Not every process will go this smoothly, but the more the seller and buyer vet one another before deciding to move forward with seller financing, the better I think the process will go.
Remember that this trust needs to go both ways. As a buyer, you'll have to get your payment to the seller every month — and they'll be directly involved in the process when you refinance.
In all honesty, I would absolutely use seller-financing again if it fit my purchasing needs best. The one thing I will probably want to do in the future would be to try to negotiate a longer repayment term.
I'm a natural worrier, and thinking about needing to get a mortgage on a tight timeframe, when I was not qualified with one to start, caused a few moments of stress.
Seller financing done right can be a great opportunity to get people in homes — especially those in rural areas or places that are traditionally hard to fund with conventional mortgages.
In addition, as long as sellers are thorough in determining the ability of their buyers to pay, it can allow them to sell a property that otherwise would need work or have trouble being sold.

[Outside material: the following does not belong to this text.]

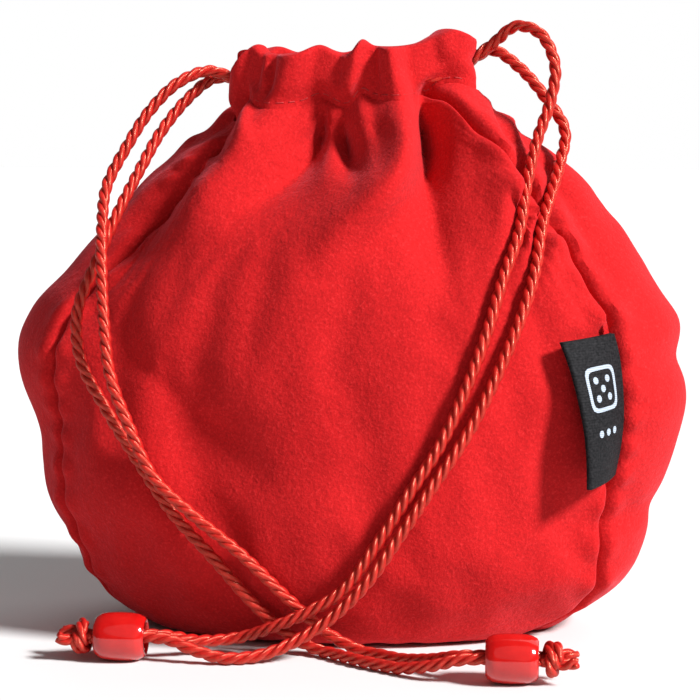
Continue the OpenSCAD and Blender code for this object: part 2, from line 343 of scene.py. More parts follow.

However, done poorly, seller financing can trap buyers into home purchases they can't afford, have them end up overpaying for a property, or result in them signing unrealistic terms.
Choosing to purchase a home via seller financing without the help of a lawyer or real estate agent's opinion is an incredibly risky decision .
Because homes don't have to be appraised to get the loan processed, buyers could end up paying too much on their home purchase. As such, seller financing can open the door to predatory behavior — particularly when novice or uninformed buyers are involved.
At the end of the day, there is nothing inherently good or bad about seller financing. Instead, it should be considered as one additional tool in your home buying and selling arsenal, whether you are a first-time home buyer or are looking to grow your investment portfolio.